═══ Data excerpts ═══
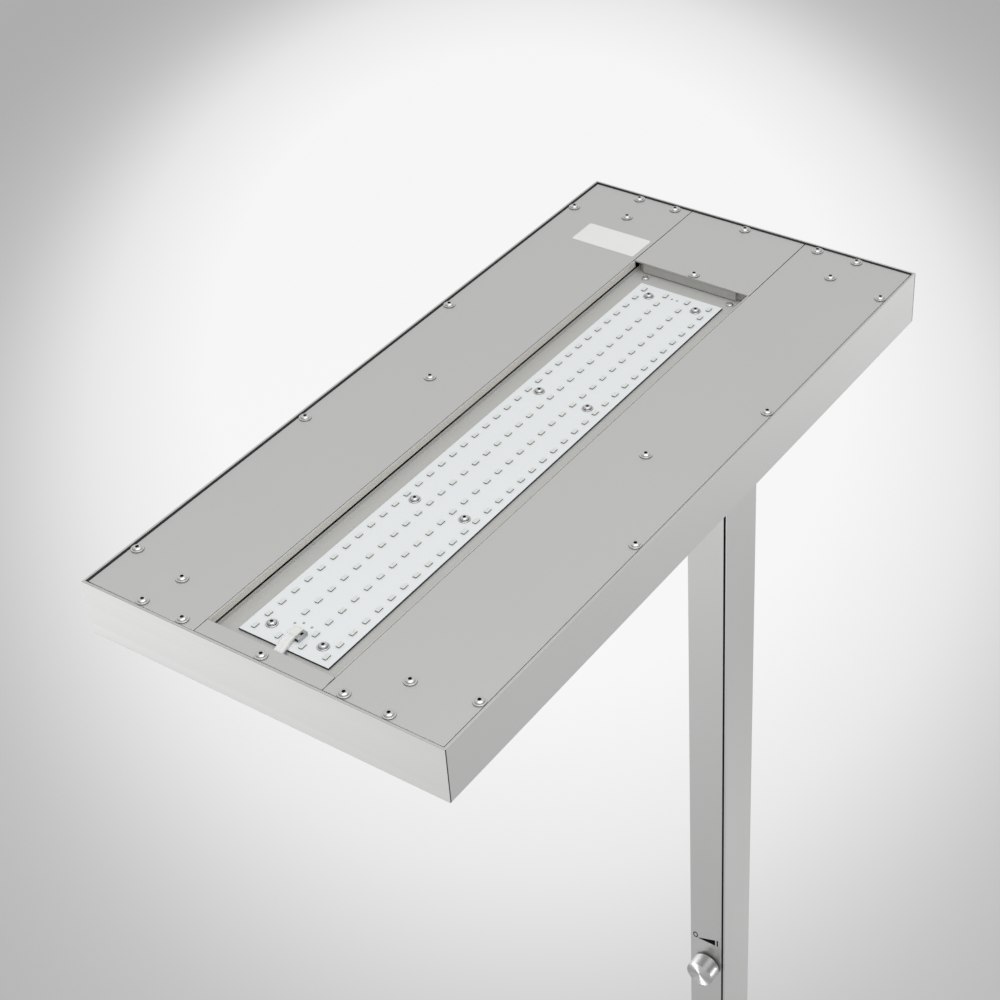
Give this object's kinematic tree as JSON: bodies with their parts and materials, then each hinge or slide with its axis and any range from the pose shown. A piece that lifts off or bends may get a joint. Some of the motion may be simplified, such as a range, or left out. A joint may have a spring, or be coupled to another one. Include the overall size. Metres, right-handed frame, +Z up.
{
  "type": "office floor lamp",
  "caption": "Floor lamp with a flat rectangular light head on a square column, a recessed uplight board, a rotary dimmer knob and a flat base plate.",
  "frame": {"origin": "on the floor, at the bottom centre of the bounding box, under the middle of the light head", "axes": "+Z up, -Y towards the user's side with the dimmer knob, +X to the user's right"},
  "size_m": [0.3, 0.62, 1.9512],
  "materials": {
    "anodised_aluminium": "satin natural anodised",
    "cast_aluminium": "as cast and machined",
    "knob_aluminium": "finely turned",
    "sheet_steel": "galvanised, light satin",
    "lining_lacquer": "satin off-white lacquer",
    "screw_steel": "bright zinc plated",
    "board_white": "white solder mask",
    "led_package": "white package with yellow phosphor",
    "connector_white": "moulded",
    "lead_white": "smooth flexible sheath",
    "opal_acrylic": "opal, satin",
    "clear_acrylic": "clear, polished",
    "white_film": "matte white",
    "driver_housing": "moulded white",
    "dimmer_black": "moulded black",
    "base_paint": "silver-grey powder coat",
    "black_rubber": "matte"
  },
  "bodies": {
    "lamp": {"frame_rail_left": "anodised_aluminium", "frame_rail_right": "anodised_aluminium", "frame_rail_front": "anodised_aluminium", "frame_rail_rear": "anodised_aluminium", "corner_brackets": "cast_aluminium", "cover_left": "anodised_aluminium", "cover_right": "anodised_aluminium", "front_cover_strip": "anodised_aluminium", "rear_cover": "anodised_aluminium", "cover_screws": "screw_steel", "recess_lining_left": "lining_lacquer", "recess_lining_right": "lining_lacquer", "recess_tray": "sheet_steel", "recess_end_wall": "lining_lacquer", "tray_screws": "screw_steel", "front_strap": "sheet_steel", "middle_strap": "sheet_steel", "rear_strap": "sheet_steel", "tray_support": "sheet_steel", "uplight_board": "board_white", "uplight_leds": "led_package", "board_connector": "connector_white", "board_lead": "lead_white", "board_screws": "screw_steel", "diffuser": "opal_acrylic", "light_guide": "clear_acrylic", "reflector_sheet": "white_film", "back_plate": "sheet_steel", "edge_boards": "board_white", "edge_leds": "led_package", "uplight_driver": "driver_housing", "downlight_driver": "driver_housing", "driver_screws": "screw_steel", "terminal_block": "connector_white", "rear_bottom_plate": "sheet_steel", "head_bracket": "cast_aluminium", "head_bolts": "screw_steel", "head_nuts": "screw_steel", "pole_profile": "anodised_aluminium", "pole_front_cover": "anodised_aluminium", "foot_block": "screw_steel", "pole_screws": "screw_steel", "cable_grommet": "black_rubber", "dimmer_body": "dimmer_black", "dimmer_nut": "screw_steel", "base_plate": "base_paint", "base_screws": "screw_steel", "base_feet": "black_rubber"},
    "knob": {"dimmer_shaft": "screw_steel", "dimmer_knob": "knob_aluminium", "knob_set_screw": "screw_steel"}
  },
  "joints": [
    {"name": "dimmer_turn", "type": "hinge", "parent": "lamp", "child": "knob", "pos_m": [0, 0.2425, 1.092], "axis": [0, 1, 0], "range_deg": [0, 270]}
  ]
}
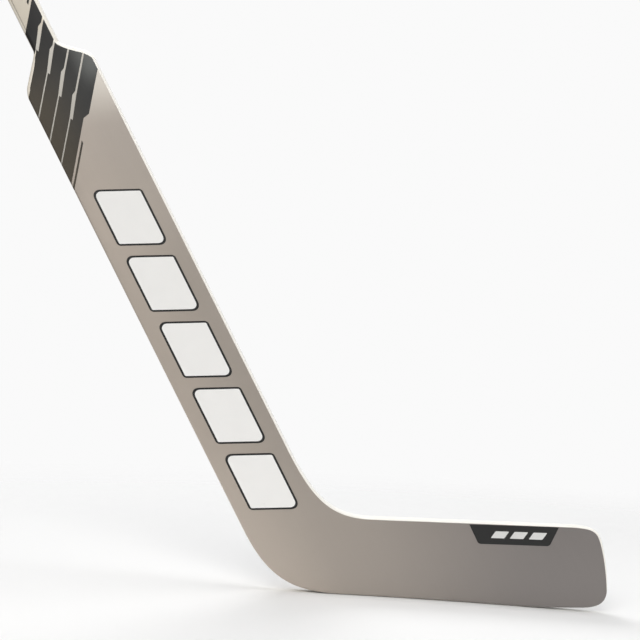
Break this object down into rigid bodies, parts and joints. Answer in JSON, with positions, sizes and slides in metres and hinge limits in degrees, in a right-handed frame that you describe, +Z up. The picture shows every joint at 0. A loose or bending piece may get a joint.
═══
**Aim**
Print out all the entries precisely as written.

**Expected output**
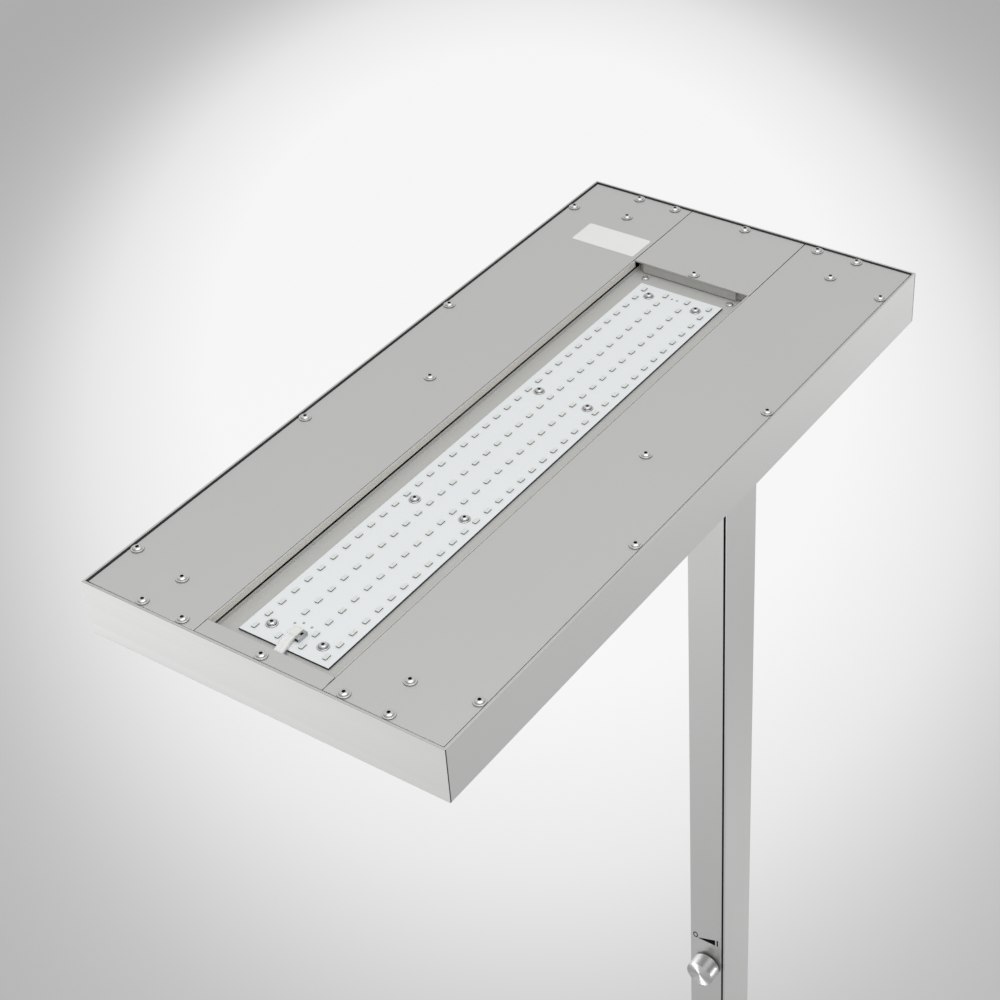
Give this object's kinematic tree as JSON: bodies with their parts and materials, then each hinge or slide with its axis and any range from the pose shown. A piece that lifts off or bends may get a joint. Some of the motion may be simplified, such as a range, or left out. A joint may have a spring, or be coupled to another one. Include the overall size. Metres, right-handed frame, +Z up.
{
  "type": "office floor lamp",
  "caption": "Floor lamp with a flat rectangular light head on a square column, a recessed uplight board, a rotary dimmer knob and a flat base plate.",
  "frame": {"origin": "on the floor, at the bottom centre of the bounding box, under the middle of the light head", "axes": "+Z up, -Y towards the user's side with the dimmer knob, +X to the user's right"},
  "size_m": [0.3, 0.62, 1.9512],
  "materials": {
    "anodised_aluminium": "satin natural anodised",
    "cast_aluminium": "as cast and machined",
    "knob_aluminium": "finely turned",
    "sheet_steel": "galvanised, light satin",
    "lining_lacquer": "satin off-white lacquer",
    "screw_steel": "bright zinc plated",
    "board_white": "white solder mask",
    "led_package": "white package with yellow phosphor",
    "connector_white": "moulded",
    "lead_white": "smooth flexible sheath",
    "opal_acrylic": "opal, satin",
    "clear_acrylic": "clear, polished",
    "white_film": "matte white",
    "driver_housing": "moulded white",
    "dimmer_black": "moulded black",
    "base_paint": "silver-grey powder coat",
    "black_rubber": "matte"
  },
  "bodies": {
    "lamp": {"frame_rail_left": "anodised_aluminium", "frame_rail_right": "anodised_aluminium", "frame_rail_front": "anodised_aluminium", "frame_rail_rear": "anodised_aluminium", "corner_brackets": "cast_aluminium", "cover_left": "anodised_aluminium", "cover_right": "anodised_aluminium", "front_cover_strip": "anodised_aluminium", "rear_cover": "anodised_aluminium", "cover_screws": "screw_steel", "recess_lining_left": "lining_lacquer", "recess_lining_right": "lining_lacquer", "recess_tray": "sheet_steel", "recess_end_wall": "lining_lacquer", "tray_screws": "screw_steel", "front_strap": "sheet_steel", "middle_strap": "sheet_steel", "rear_strap": "sheet_steel", "tray_support": "sheet_steel", "uplight_board": "board_white", "uplight_leds": "led_package", "board_connector": "connector_white", "board_lead": "lead_white", "board_screws": "screw_steel", "diffuser": "opal_acrylic", "light_guide": "clear_acrylic", "reflector_sheet": "white_film", "back_plate": "sheet_steel", "edge_boards": "board_white", "edge_leds": "led_package", "uplight_driver": "driver_housing", "downlight_driver": "driver_housing", "driver_screws": "screw_steel", "terminal_block": "connector_white", "rear_bottom_plate": "sheet_steel", "head_bracket": "cast_aluminium", "head_bolts": "screw_steel", "head_nuts": "screw_steel", "pole_profile": "anodised_aluminium", "pole_front_cover": "anodised_aluminium", "foot_block": "screw_steel", "pole_screws": "screw_steel", "cable_grommet": "black_rubber", "dimmer_body": "dimmer_black", "dimmer_nut": "screw_steel", "base_plate": "base_paint", "base_screws": "screw_steel", "base_feet": "black_rubber"},
    "knob": {"dimmer_shaft": "screw_steel", "dimmer_knob": "knob_aluminium", "knob_set_screw": "screw_steel"}
  },
  "joints": [
    {"name": "dimmer_turn", "type": "hinge", "parent": "lamp", "child": "knob", "pos_m": [0, 0.2425, 1.092], "axis": [0, 1, 0], "range_deg": [0, 270]}
  ]
}
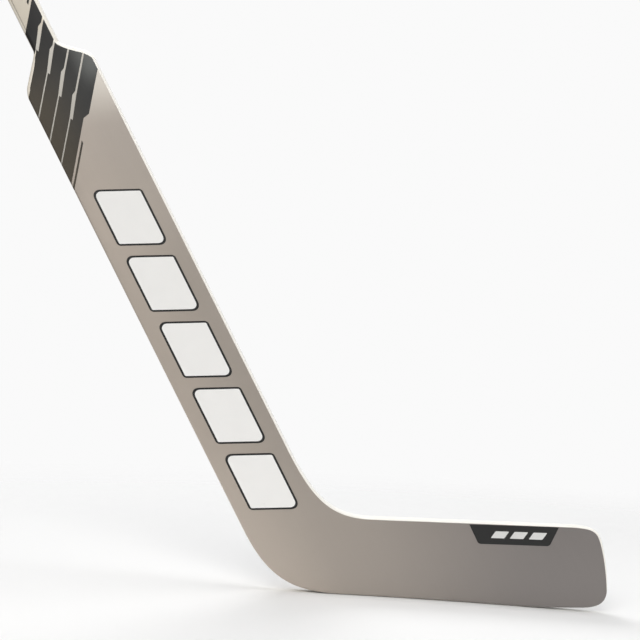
Break this object down into rigid bodies, parts and joints. Answer in JSON, with positions, sizes and slides in metres and hinge limits in degrees, in a right-handed frame that you describe, +Z up. The picture shows every joint at 0. A loose or bending piece may get a joint.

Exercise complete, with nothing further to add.